5. Reasons for the decision:

a. The transfer of Bank A’s entire banking business to the Transferee as a result of the Proposed Restructuring is regarded as a capital transaction after taking into consideration the following factors:
(i) Circumstances of the transfer;
(ii) Nature of Bank A’s operating business and assets;
(iii) Frequency of similar transactions by Bank A;
(iv) Bank A’s intention to surrender its banking license and thereafter, to make the necessary applications or filings to be wound up or struck off. b. Cash and cash equivalents, deposits of non-bank customers and investments As the book values of the above assets/liabilities are reflective of the asset’s open market values, there would not be any additional gains or losses to be recognised in the P&L of Bank A arising from the transfer of the said assets/liabilities pursuant to the proposed transfer of business. Consequently, the transfer of the above assets/liabilities would not give rise to any income tax liability to Bank A. c. Loans and advances to non-bank customers and the associated impairment allowances

The deduction of the transferred impairment losses (for both credit impaired and non-credit-impaired loans) previously allowed to Bank A is treated as having been allowed to the Transferee, as provided for in sections 14G(4A) and 34AA(5) of the ITA. Consequently, any subsequent reversal amount of the transferred impairment losses is treated as a trading receipt of the Transferee in the Year of Assessment of the basis period in which the reversal amount is recognised in the P&L. No indexation of the reversal amount is required.

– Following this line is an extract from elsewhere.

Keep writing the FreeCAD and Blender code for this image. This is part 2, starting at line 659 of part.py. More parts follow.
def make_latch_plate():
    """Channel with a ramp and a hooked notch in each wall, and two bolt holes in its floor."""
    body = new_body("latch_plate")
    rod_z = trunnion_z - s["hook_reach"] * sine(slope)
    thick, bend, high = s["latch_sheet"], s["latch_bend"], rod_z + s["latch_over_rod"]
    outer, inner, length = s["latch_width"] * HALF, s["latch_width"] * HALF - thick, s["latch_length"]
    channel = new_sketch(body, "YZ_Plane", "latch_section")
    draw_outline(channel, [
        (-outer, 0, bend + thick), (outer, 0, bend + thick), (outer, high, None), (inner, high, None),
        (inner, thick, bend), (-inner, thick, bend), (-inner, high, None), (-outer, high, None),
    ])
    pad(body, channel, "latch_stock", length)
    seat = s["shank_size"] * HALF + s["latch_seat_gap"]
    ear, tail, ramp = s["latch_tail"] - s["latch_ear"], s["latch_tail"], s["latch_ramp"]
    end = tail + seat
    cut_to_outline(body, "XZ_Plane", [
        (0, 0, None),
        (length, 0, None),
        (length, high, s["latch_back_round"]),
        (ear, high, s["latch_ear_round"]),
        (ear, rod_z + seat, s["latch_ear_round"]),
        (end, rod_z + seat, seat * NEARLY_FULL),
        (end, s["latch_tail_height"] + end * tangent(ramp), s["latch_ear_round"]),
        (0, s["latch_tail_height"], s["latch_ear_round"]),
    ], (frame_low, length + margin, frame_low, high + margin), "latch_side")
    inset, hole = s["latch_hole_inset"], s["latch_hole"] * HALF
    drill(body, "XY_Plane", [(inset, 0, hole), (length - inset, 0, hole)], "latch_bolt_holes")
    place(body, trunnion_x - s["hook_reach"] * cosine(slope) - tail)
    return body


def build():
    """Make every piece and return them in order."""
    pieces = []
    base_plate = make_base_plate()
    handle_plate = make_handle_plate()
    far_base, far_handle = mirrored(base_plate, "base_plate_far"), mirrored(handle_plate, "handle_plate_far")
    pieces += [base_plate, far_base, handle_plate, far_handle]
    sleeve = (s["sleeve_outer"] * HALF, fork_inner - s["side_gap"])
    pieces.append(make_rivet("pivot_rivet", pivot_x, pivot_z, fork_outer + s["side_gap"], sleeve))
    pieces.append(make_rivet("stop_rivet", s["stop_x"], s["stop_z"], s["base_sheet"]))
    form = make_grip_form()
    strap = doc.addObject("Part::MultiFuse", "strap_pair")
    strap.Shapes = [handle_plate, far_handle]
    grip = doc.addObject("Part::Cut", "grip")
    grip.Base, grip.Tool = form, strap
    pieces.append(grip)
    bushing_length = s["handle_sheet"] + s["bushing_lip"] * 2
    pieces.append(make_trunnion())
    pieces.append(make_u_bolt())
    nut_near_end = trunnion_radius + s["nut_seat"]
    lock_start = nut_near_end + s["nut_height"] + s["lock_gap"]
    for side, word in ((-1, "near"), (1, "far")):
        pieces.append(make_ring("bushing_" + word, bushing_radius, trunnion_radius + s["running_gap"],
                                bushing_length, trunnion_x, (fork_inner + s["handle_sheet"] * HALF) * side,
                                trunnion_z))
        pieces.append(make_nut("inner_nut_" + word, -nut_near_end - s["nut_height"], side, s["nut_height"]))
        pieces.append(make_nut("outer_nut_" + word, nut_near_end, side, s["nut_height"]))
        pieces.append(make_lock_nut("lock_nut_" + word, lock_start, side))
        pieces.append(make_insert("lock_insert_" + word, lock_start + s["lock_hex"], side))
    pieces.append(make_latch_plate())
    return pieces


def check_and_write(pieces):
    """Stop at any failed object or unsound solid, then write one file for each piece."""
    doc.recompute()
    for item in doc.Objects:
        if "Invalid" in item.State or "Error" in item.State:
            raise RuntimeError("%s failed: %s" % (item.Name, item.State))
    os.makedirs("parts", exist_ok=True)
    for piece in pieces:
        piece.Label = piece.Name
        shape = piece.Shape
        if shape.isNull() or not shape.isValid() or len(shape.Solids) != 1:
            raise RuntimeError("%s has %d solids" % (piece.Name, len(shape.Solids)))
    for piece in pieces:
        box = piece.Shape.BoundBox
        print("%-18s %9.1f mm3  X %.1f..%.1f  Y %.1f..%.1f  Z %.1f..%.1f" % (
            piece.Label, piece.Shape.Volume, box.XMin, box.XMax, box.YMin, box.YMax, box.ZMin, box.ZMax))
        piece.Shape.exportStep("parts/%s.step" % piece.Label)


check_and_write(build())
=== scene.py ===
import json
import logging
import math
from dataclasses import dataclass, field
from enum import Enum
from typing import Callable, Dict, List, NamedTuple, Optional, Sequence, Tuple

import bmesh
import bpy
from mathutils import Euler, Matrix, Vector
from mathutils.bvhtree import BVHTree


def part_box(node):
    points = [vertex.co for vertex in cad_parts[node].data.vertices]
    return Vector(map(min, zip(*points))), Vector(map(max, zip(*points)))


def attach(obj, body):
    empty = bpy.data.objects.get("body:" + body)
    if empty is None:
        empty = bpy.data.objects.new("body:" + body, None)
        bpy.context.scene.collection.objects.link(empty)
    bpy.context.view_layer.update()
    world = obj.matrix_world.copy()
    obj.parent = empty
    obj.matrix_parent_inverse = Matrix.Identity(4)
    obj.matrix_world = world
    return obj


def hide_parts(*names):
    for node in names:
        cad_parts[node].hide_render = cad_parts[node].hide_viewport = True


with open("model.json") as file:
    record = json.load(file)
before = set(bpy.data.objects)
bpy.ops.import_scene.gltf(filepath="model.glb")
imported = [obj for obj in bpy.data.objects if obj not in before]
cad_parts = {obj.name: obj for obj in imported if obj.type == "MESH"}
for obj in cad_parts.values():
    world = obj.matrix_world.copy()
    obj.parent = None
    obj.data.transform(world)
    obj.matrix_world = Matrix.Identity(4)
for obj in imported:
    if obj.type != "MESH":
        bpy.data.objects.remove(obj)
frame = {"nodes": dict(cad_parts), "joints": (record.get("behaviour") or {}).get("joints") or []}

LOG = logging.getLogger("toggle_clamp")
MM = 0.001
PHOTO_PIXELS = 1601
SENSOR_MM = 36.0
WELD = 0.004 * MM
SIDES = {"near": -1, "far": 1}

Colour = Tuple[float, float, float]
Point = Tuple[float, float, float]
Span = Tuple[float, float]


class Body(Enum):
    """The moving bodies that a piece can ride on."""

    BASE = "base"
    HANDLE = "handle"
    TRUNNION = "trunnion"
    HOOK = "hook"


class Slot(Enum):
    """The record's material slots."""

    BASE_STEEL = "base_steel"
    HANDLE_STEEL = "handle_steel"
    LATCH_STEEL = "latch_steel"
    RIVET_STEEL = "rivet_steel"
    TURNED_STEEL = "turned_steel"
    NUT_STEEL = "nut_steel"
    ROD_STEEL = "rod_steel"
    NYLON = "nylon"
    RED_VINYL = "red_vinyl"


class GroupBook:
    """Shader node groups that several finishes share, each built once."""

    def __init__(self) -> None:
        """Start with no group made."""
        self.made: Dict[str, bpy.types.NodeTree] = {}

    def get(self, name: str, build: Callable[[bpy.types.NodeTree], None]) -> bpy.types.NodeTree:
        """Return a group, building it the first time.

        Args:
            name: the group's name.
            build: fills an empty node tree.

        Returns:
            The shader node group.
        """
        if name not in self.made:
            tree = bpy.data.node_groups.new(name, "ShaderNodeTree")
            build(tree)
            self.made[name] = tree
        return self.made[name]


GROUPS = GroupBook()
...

Hence, the transfer of the above would not give rise to any income tax liability to Bank A. d. Inter-company balances, other receivables, other liabilities and provision/accrual balances The sale of the above assets and liabilities is incidental to and form part and parcel of the transfer of Bank A’s business. In line with the position taken to regard the transfer of Bank A’s banking business as a capital transaction, the gains, if any, arising therefrom are therefore capital in nature and are not subject to tax.